Taste receptors sit on the surface of taste cells, which are clustered together in taste buds in your mouth, throat and in bumps on your tongue. These receptors are connected to a part of the brain called gustatory centers, which perceive different flavors. They detect five basic categories of taste: sweet, salty, sour, bitter and savory. Flavor is also influenced by the way food looks, feels and smells, but if taste buds don’t work properly, then food will taste bland. Taste is often overlooked, but our bodies developed this important sense for survival. In nature, sweet foods are good fuel, savory foods indicate protein and bitter or pungent flavors warn us that something could be poisonous or rotten.
Taste Issues and Why They Matter
Experts at the Cochrane Oral Health Group explained that there are different types of taste loss:
- people who have dysgeusia experience an altered taste sensation;
- people with hypogeusia have a reduced ability to taste one or more of the five tastes; and,
- those with ageusia cannot detect any tastes at all.
It’s much easier to tell if someone has lost their sight or hearing, but people who have a taste disorder often look perfectly healthy and can function without an obvious disability.
Every year, more than 200,000 people visit a physician for taste disorders, according to Mass Eye and Ear. The most common reason people lose their sense of taste is due to injury or illness. Traumatic brain injury, upper respiratory infections, oral health, dental issues or ear surgery can all mess with the brain’s taste centers. Taste disorders can also be caused by conditions that affect the central nervous system, such as Alzheimer’s and Parkinson’s diseases, multiple sclerosis and epilepsy. Exposure to chemicals such as insecticides can interfere with our ability to taste.
Certain drugs can cause a metallic taste in the mouth. Chemotherapy treatment can give patients a reduced sense of taste, as well. Another culprit is radiation treatment for cancers of the head and neck, Mass Eye and Ear noted. Even normal aging can weaken our taste buds, and this can become more than an inconvenience. As people get older and they gradually lose their sense of taste, they often slip into bad nutritional habits by reaching for the sweetest desserts or pouring excessive salt on their foods to enhance the flavor of food.
How to Improve Taste
Traditional treatments for taste disorders include eliminating the cause, taking medication or trying physical techniques such as magnetic stimulation and acupuncture. However, these techniques don’t always work, and worse, they can cause several undesirable side effects. High-tech solutions are currently being developed at labs around the globe.
Taste Buddy is a device that was created by scientists at City University of London. It involves a small tab placed on a person’s tongue and then attached to a processing device that stimulates the taste buds through thermal and electric signals. The technology could be embedded in utensils so that a spoon could act as fake seasoning.

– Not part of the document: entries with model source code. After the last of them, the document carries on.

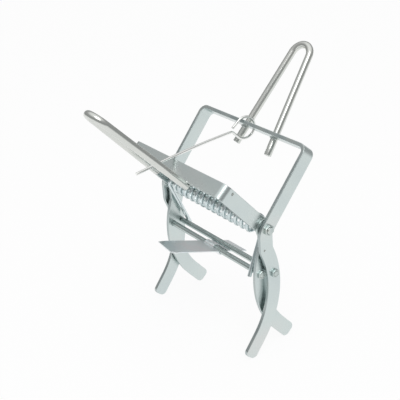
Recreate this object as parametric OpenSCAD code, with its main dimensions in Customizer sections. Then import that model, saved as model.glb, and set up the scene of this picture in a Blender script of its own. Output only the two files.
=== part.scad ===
// Scissor-jaw mole trap with a coil spring between two strap frames.
// Origin: on the ground below the middle of the pivot axle, level with the claw tips.
// X runs along the axle, Y is front (minus) to back (plus), Z is up. Modules are drawn about the axle
// and then raised onto the claw tips.
// Frame A leans back and is the outer frame, frame B leans forward and sits inside it.

/* [Frames] */
// Overall width of the outer frame
frame_w = 126; // [116:1:136]
// Width of the flat strip
strip_w = 12; // [11:0.5:13]
// Thickness of the flat strip
strip_t = 3; // [2.5:0.1:3.5]
// Free gap between the outer and inner frame on each side
frame_gap = 2; // [1.8:0.1:2.4]
// Length from the pivot to the outer face of the top bar
leg_len = 68; // [60:1:76]
// Lean of each frame from upright with the jaws closed, in degrees
leg_lean = 41.6; // [36:0.2:46]
// Inner radius of the two corners of the outer frame
corner_r = 4; // [3:0.5:6]
// Length from the pivot to the outer face of the bar of the inner, front frame
front_len = 55; // [54:0.5:60]
// How much more upright the legs of the front frame are, in degrees
front_step = 1.4; // [0:0.2:2]
// Inner radius of the two corners of the front frame
front_corner_r = 2.5; // [2:0.5:6]

/* [Jaws] */
// Centre-line radius of the bend at the pivot
neck_r = 7; // [6.7:0.1:8]
// Straight drop below the pivot bend
neck_drop = 10.5; // [9:0.5:12]
// Centre-line radius of the outward kink
kink_r = 10; // [8:0.5:12]
// Outward slant after the kink, in degrees
kink_angle = 20.5; // [18:0.5:23]
// Straight stretch after the kink
kink_len = 3; // [1:0.5:6]
// Centre-line radius of the curved claw
claw_r = 70.8; // [66:0.2:76]
// Inward slant at the end of the claw, in degrees
claw_angle = 39.5; // [36:0.5:43]
// Straight stretch at the end of the claw
claw_len = 17.8; // [14:0.2:20]
// Corner radius of the claw tip
tip_r = 4; // [2:0.5:5]

/* [Handles] */
// Diameter of the handle rod
handle_d = 6; // [5:0.5:7]
// Offset of the handle rod from the middle of the bar, towards its outer edge
handle_off = 7.3; // [6.5:0.1:8]
// Half the distance between the handle legs at the bar
handle_half = 17.2; // [15:0.2:20]
// Convergence of each handle leg towards the bow, in degrees
handle_taper = 6.5; // [4:0.5:8]
// Inward tilt of the handle against its frame, in degrees
handle_tilt = 1.2; // [0:0.1:2]
// Inward tilt of the front handle against its frame, in degrees
front_tilt = -0.5; // [-1:0.1:1.5]
// Distance from the pivot to the outside of the handle bow
handle_reach = 146.5; // [136:0.5:156]
// Distance from the pivot to the free ends of the back handle's legs
handle_foot = 50.8; // [46:0.2:51]
// How far the feet of the front handle reach below the length of its frame
front_foot_drop = 4.2; // [3.8:0.1:5]

/* [Pivot] */
// Diameter of the pivot axle
axle_d = 6; // [5:0.5:7]
// Diameter of the spacer washers
washer_d = 16; // [14:0.5:18]
// Width across flats of the pivot nuts
pivot_nut_af = 7.6; // [7.4:0.1:9]
// Thickness of the pivot nuts
pivot_nut_h = 2.4; // [1.8:0.1:3]
// Length of the axle end that shows beyond each nut
axle_proud = 0.8; // [0.4:0.1:1.5]

/* [Cross rods] */
// Diameter of the two cross rods
rod_d = 4.5; // [4:0.1:5]
// Height of the cross rods below the pivot
rod_drop = 39.2; // [37:0.2:42]
// Distance of each cross rod from the centre plane
rod_y = 4.5; // [4.3:0.1:4.7]
// Width across flats of the rod nuts
rod_nut_af = 6.2; // [5.8:0.1:7]
// Thickness of the nuts on the outer rod
rod_nut_h = 2.2; // [1.6:0.1:3]

/* [Torsion spring] */
// Diameter of the spring wire
wire_d = 3.4; // [3:0.1:3.6]
// Mean radius of the spring coil
coil_r = 6.8; // [6.4:0.1:7.4]
// Free gap between the left end of the coil and the inner frame
coil_gap_left = 1.8; // [1:0.1:5]
// Free gap between the right end of the coil and the inner frame
coil_gap_right = 2.9; // [1:0.1:5]
// Number of half turns between the two straight legs
half_turns = 29; // [25:2:31]
// Length of the spring legs beyond the point where they touch the cross rods
leg_over = 4.5; // [3:0.5:7]

/* [Trigger plate] */
// Width of the trigger plate
plate_w = 23.6; // [20:0.2:30]
// Thickness of the trigger plate
plate_t = 1; // [1:0.1:1.6]
// Length of the plate in front of its rod
plate_front = 40; // [34:0.5:46]
// Length of the bent lip at the front
lip_len = 10.5; // [6:0.5:12]
// Downward bend of the lip, in degrees
lip_angle = 4; // [2:1:40]
// How much shorter the lip is at its left end
lip_slant = 3.8; // [0:0.1:5]
// Rounding of the right front corner of the lip
lip_corner = 4; // [1:0.5:6]
// Length of the plate behind its rod
plate_back = 27; // [22:0.5:30]
// Diameter of the small hole in the plate
plate_hole_d = 2.4; // [1.5:0.1:4]
// Distance of the small hole behind the rod
plate_hole_back = 21; // [17:0.5:23]

/* [Latch pin] */
// Diameter of the latch pin wire
pin_d = 2.2; // [2:0.1:2.4]
// Mean radius of the pin eye that hangs on the bar
eye_r = 9.1; // [8.8:0.1:9.6]
// Position of the middle of the eye along the bar
eye_x = -10.2; // [-11:0.1:-9.4]
// Turn of the eye against the bar, seen from above, in degrees
eye_turn = 8.6; // [5:0.2:11]
// Free gap between the eye and the corners of the bar that it hangs on
eye_gap = 0.4; // [0.3:0.05:0.6]
// Angle of the free straight end of the eye, measured from the back upwards
eye_tail_angle = 130; // [126:1:134]
// Length of the free straight end of the eye
eye_tail = 7.4; // [5:0.2:8]
// Distance of the pin bend in front of the middle of the eye
pin_bend_y = 12; // [11.6:0.1:13.4]
// Drop of the pin bend below the middle of the eye
pin_bend_z = 0.5; // [0:0.1:1.2]
// Radius of the pin bend
pin_bend_r = 4; // [3:0.5:6]
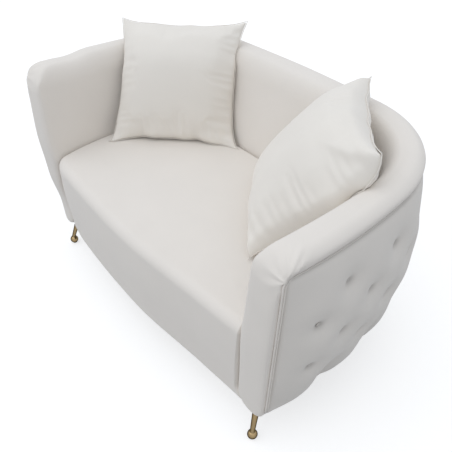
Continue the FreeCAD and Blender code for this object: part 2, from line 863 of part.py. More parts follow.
def make_leg(foot, top):
    """Tapered brass tube with a plug in its top for the stud."""
    low = ball_radius + math.sqrt(ball_radius ** 2 - leg_bottom_radius ** 2)
    outer_low = disc(foot, low, leg_bottom_radius)
    outer_high = disc(top, base_height, leg_top_radius)
    outside = Part.makeLoft([outer_low, outer_high], True, True)
    inner_low = disc(foot, low, leg_bottom_radius - leg_wall)
    inner_high = disc(top, base_height, leg_top_radius - leg_wall)
    bore = Part.makeLoft([inner_low, inner_high], True, True)
    bore = bore.common(slab(0, base_height - plug_length))
    stud_low = vec(top[0], top[1], base_height - stud_length / 2)
    stud = Part.makeCylinder(stud_radius + joint_gap, stud_length, stud_low)
    return outside.cut([bore, ball(foot), stud])


def make_ball(foot):
    return ball(foot).cut(slab(-ball_radius, glide_height))


def make_glides():
    solids = []
    for _, (x, y), _ in foot_places():
        solids.append(Part.makeCylinder(glide_radius, glide_height, vec(x, y, 0)))
    return Part.makeCompound(solids)


def make_studs():
    low = base_height - stud_length / 2
    solids = []
    for _, _, (x, y) in foot_places():
        solids.append(Part.makeCylinder(stud_radius, stud_length, vec(x, y, low)))
    return Part.makeCompound(solids)


def make_screws():
    solids = []
    for x, y in screw_places():
        head_low = vec(x, y, base_height - screw_head_height)
        head = Part.makeCylinder(screw_head_radius, screw_head_height, head_low)
        shank = Part.makeCylinder(screw_radius, screw_length, vec(x, y, base_height - joint_gap))
        solids.append(head.fuse(shank).removeSplitter())
    return Part.makeCompound(solids)


def cushion_wire(size, height):
    """Square with drawn-in sides, in the cushion's own plane."""
    h = cushion_side / 2 * size
    dip = cushion_draw_in * size
    corners = [(-h, -h), (h, -h), (h, h), (-h, h)]
    middles = [(0, -h + dip), (h - dip, 0), (0, h - dip), (-h + dip, 0)]
    edges = []
    for k in range(4):
        a, b = corners[k], corners[(k + 1) % 4]
        edges.append(arc(vec(*a, height), vec(*middles[k], height), vec(*b, height)))
    return closed(edges)


def make_cushion(inset):
    """Knife-edged cushion: a full front and a flatter back that meet at the seam."""
    shrink = 1 - 2 * inset * cushion_edge_slope / cushion_side
    profile = ((1.0, 0.0), (0.94, 0.24), (0.82, 0.5), (0.64, 0.74), (0.42, 0.91), (0.18, 0.99))
    halves = []
    for crown in (cushion_front_crown - inset, inset - cushion_rear_crown):
        wires = [cushion_wire(share * shrink, height * crown) for share, height in profile]
        halves.append(Part.makeLoft(wires, True, True))
    return halves[0].fuse(halves[1]).removeSplitter()


def place_cushion(shape, x, y, z, heading, recline, turn):
    lie = FreeCAD.Rotation(vec(0, 0, 1), heading)
    lie = lie.multiply(FreeCAD.Rotation(vec(1, 0, 0), 90 - recline))
    lie = lie.multiply(FreeCAD.Rotation(vec(0, 0, 1), turn))
    copy = shape.copy()
    copy.Placement = FreeCAD.Placement(vec(x, y, z), lie)
    return copy


left_lie = (left_cushion_from_side - seam_half_width, back_y - left_cushion_from_back,
            sofa_height - left_cushion_below_top,
            left_cushion_heading, left_cushion_recline, left_cushion_turn)
right_lie = (seam_half_width - right_cushion_from_side, back_y - right_cushion_from_back,
             sofa_height - right_cushion_below_top,
             right_cushion_heading, right_cushion_recline, right_cushion_turn)


def main():
    export(make_front_rail(), "front_rail")
    export(make_back_rail(), "back_rail")
    export(make_side_rail(-1.0), "left_side_rail")
    export(make_side_rail(1.0), "right_side_rail")
    export(make_centre_rail(), "centre_rail")
    export(make_corner_blocks(), "corner_blocks")

    base_plate = make_base_plate()
    top_rail = make_top_rail()
    foam = make_wall_foam()
    roll = make_roll(cover_thickness + soft_gap)
    for side, name in (("left", "left_arm"), ("back", "back"), ("right", "right_arm")):
        export(keep_side(base_plate, side), name + "_base_plate")
        export(keep_side(top_rail, side), name + "_top_rail")
        export(keep_side(foam, side), name + "_foam")
        export(keep_side(roll, side), name + "_roll_padding")
    export(make_struts(), "wall_struts")
    export(make_inside_cover(), "inside_cover")
    export(make_roll(0.0).cut(make_roll(cover_thickness)), "top_roll_cover")

    for side, mirror in (("left", -1.0), ("right", 1.0)):
        export(make_front_board(mirror), side + "_arm_front_board")
        export(make_nose_pad(mirror), side + "_arm_front_padding")
        export(make_nose_cover(mirror), side + "_arm_front_cover")
        export(make_front_welt(mirror), side + "_arm_welt")
    export(make_top_welt(), "top_welt")

    export(make_springs(), "seat_springs")
    export(make_clips(), "spring_clips")
    export(make_deck(), "seat_deck_cloth")
    export(make_seat_foam(), "seat_foam")
    export(make_front_padding(), "seat_front_padding")
    export(make_seat_cover(), "seat_cover")

    export(make_liner(), "outer_liner_board")
    export(make_panel(), "tufted_outer_panel")
    export(make_buttons(), "tuft_buttons")
    export(make_dust_cover(), "dust_cover")

    for name, foot, top in foot_places():
        export(make_leg(foot, top), name + "_leg")
        export(make_ball(foot), name + "_ball_foot")
    export(make_glides(), "floor_glides")
    export(make_foot_plates(), "foot_plates")
    export(make_studs(), "leg_studs")
    export(make_screws(), "plate_screws")

    fill = make_cushion(cushion_cover_thickness + soft_gap)
    cover = make_cushion(0.0).cut(make_cushion(cushion_cover_thickness))
    for side, lie in (("left", left_lie), ("right", right_lie)):
        export(place_cushion(fill, *lie), side + "_cushion_fill")
        export(place_cushion(cover, *lie), side + "_cushion_cover")


main()
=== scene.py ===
import json
import math

import bmesh
import bpy
import numpy as np
from mathutils import Euler, Matrix, Vector, noise


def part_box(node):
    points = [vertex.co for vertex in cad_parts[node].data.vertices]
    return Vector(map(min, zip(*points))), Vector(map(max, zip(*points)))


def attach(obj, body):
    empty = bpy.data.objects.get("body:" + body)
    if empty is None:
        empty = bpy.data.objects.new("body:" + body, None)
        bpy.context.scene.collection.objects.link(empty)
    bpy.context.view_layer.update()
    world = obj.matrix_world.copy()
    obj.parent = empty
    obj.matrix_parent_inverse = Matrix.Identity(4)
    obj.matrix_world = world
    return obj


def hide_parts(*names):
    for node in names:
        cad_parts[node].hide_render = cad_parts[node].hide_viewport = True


bl_info = {
    "name": "Curved loveseat",
    "version": (1, 0, 0),
    "blender": (4, 5, 0),
    "location": "View3D > Sidebar > Sofa",
    "description": "Dresses a two-seat curved sofa in cloth, brass and soft cushions",
    "category": "Object",
}

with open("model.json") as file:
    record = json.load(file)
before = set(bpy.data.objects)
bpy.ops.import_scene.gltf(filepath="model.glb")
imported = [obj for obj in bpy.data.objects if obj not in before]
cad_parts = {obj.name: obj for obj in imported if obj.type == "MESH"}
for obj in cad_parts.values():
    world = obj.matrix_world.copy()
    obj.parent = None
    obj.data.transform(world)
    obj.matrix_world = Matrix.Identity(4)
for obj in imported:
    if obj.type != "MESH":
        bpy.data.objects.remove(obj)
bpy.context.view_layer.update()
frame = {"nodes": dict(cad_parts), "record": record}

# Heights and planes that the pieces share, taken from the solids where they have them
FRONT_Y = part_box("left_arm_front_cover")[0].y
BASE_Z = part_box("seat_cover")[0].z
SEAM_Z = 0.692
TOP_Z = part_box("top_roll_cover")[1].z
SEAT_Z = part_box("seat_cover")[1].z
WELT_Y = FRONT_Y + 0.026


class Outline:
    """Half of a U in plan: side arc, corner arc and back arc that meet in line."""

    def __init__(self, half_width, back_y, side_r, corner_r, back_r, widest_y):
        ax, ay = half_width - side_r, widest_y
        bx, by = 0.0, back_y - back_r
        reach_a, reach_b = side_r - corner_r, back_r - corner_r
        gap = math.hypot(bx - ax, by - ay)
        along = (reach_a ** 2 - reach_b ** 2 + gap ** 2) / (2 * gap)
        across = math.sqrt(reach_a ** 2 - along ** 2)
        ex, ey = (bx - ax) / gap, (by - ay) / gap
        cx, cy = ax + along * ex - across * ey, ay + along * ey + across * ex
        self.side = (ax, ay, side_r)
        self.corner = (cx, cy, corner_r)
        self.back = (bx, by, back_r)
        self.side_end = math.atan2(cy - ay, cx - ax)
        self.corner_end = math.atan2(cy - by, cx - bx)

    def at(self, half, start_y, grow=0.0):
        """Point at a place along the half: 0 at start_y, 1 and 2 at the joins, 3 in the middle."""
        if half < 1:
            ring = self.side
            start = math.asin((start_y - ring[1]) / (ring[2] + grow))
            angle = start + (self.side_end - start) * half
        elif half < 2:
            ring = self.corner
            angle = self.side_end + (self.corner_end - self.side_end) * (half - 1)
        else:
            ring = self.back
            angle = self.corner_end + (math.pi / 2 - self.corner_end) * (half - 2)
        radius = ring[2] + grow
        return ring[0] + radius * math.cos(angle), ring[1] + radius * math.sin(angle)

    def side_x(self, y, grow=0.0):
        return self.at(0.0, y, grow)[0]

    def inside_by(self, x, y):
        """How far a point lies inside the outline, and the inward direction there."""
        x = abs(x)
        stretches = (
            (self.side, -math.tau, self.side_end),
            (self.corner, self.side_end, self.corner_end),
            (self.back, self.corner_end, math.tau),
        )
        for ring, low, high in stretches:
            angle = math.atan2(y - ring[1], x - ring[0])
            if low <= angle <= high:
                return ring[2] - math.hypot(x - ring[0], y - ring[1]), -math.cos(angle), -math.sin(angle)
        return 1.0, 0.0, 0.0


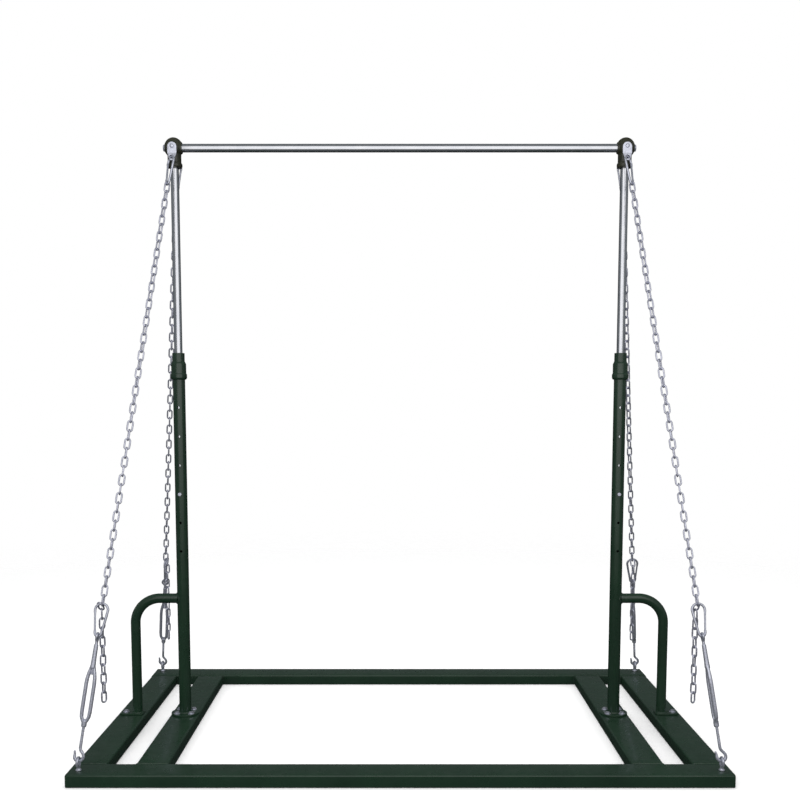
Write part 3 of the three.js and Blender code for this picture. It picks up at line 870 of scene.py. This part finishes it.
inner_x = middle("right_inner_rail").x
joint_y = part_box("front_rail")[1].y
for node, facing in (("front_rail", 1), ("rear_rail", -1)):
    y = joint_y * facing
    beads = [butt_weld(x * s, y) for x in (inner_x, OUTER_RAIL_X) for s in (-1, 1)]
    piece(f"{node}_box", [rail_mesh(node), *beads], GREEN, "root", [node], sharp=40)


# ---- One side's posts, brace, collar, head and pin, built for the right and mirrored for the left ----
def bolt_with_washer(x, y, z, flats=13 * MM, turn=0.0):
    head = shifted(hexagon(flats, 5.5 * MM), z=2.2 * MM)
    rim = washer(flats * 0.85, 4.4 * MM, 2.2 * MM)
    stub = rod(*mm(4.2, -8, 2.5), 24)
    return shifted(turned_about(joined([head, rim, stub]), "Z", turn), x, y, z)


def flange_bolts():
    top = RAIL_TOP + FLANGE_H
    bolts = []
    for i in range(4):
        angle = math.radians(45 + 90 * i)
        x, y = POST_X + BOLT_CIRCLE * math.cos(angle), BOLT_CIRCLE * math.sin(angle)
        bolts.append(bolt_with_washer(x, y, top, turn=11 * i))
    return joined(bolts)


def ring_weld(x, radius, z, count, width):
    """A bead round the foot of an upright tube."""
    out = [Vector((a, b, 1)).normalized() for a, b in circle(0, 0, 1, count)]
    return weld([(a, b, z) for a, b in circle(x, 0, radius, count)], out, width=width, closed=True)


def lower_post_mesh():
    base, flange_top = RAIL_TOP + GAP, RAIL_TOP + FLANGE_H
    cuts, drills = [], []
    for i in range(HOLES):
        z = HOLE_LOWEST + HOLE_PITCH * i
        cuts += [z + step for step in mm(-9, -5, 5, 9)]
        drills.append(shifted(turned_about(rod(HOLE_R, -30 * MM, 30 * MM, 32), "X", 90), z=z))
    tube = pipe(LOWER_R, LOWER_R - LOWER_WALL, base + 2 * MM, LOWER_TOP, 80, cuts=[0.3, 0.5, *cuts])
    tube = drilled(tube, drills)
    disc = lathe([
        (LOWER_R - LOWER_WALL, base), (FLANGE_R, base, 0.8 * MM), (FLANGE_R, flange_top, 1.2 * MM),
        (LOWER_R - LOWER_WALL, flange_top)], 96)
    lift = 1.2 * MM
    bead = ring_weld(0, LOWER_R + lift, flange_top + lift, 48, 3.8 * MM)
    return shifted(joined([tube, disc, bead]), x=POST_X)


def brace_mesh():
    foot_top = RAIL_TOP + GAP + FOOT_H
    bend_x, bend_z = BRACE_LEG_X - BRACE_BEND, BRACE_Z - BRACE_BEND
    path = [(BRACE_LEG_X, foot_top - 1 * MM + (bend_z - foot_top) * i / 8) for i in range(8)]
    path += arc(bend_x, bend_z, BRACE_BEND, 0, 90, 28)
    end = POST_X + LOWER_R - 3 * MM
    path += [(bend_x + (end - bend_x) * t, BRACE_Z) for t in (0.3, 0.6, 1)]
    tube = swept([(x, 0, z) for x, z in path], BRACE_R, (0, 1, 0), sides=48, tips=False)
    half, soft = FOOT_DEPTH / 2, 9 * MM
    outline = softened([(FOOT_FROM, -half, soft), (FOOT_TO, -half, soft), (FOOT_TO, half, soft),
                        (FOOT_FROM, half, soft)], 6)
    foot = shifted(plate(outline, FOOT_H, [circle(FOOT_BOLT_X, 0, 5 * MM)], edge=1 * MM),
                   z=RAIL_TOP + GAP + FOOT_H / 2)
    low_bead = ring_weld(BRACE_LEG_X, BRACE_R * 1.06, foot_top + 1 * MM, 40, 3.2 * MM)
    saddle, out = [], []
    for up, across in circle(0, 0, 1, 40):
        y, z = across * BRACE_R * 1.05, up * BRACE_R * 1.05
        saddle.append((POST_X + math.sqrt(LOWER_R ** 2 - y * y) + 0.6 * MM, y, BRACE_Z + z))
        out.append(Vector((1, across, up)).normalized())
    return joined([tube, foot, low_bead, weld(saddle, out, width=3.0 * MM, closed=True)])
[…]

According to New Scientist, a separate experiment by researchers at the National University of Singapore used a spoon embedded with electrodes to amplify the salt, sweet, sour or bitter flavor of food. They also used a “digital lollipop” to mimic different tastes. By alternating the current and making slight changes in temperature, the device can trick taste receptors into sensing flavors.
A Superhuman Future
Some people don’t actually have a taste disorder, but they want to use technology to give them superhuman senses. In fact, there are several organizations that support this ideology. Transhumanism, for example, is the belief or theory that the human race can evolve beyond its current physical and mental limitations, especially by means of science and technology. National Geographic explained that Neil Harbisson, the world’s first legally recognized cyborg, has an antenna implanted into his skull that gives him the ability to perceive color even though he was born with color blindness.
There are still plenty of practical and ethical issues to solve before taste-enhancing tech becomes mainstream. In the meantime, researchers are exploring how to use technology to not just improve taste buds but enhance all our senses, and some early adopters are even implanting devices in the body. Soon, being born with a silver spoon in your mouth could have a whole new meaning.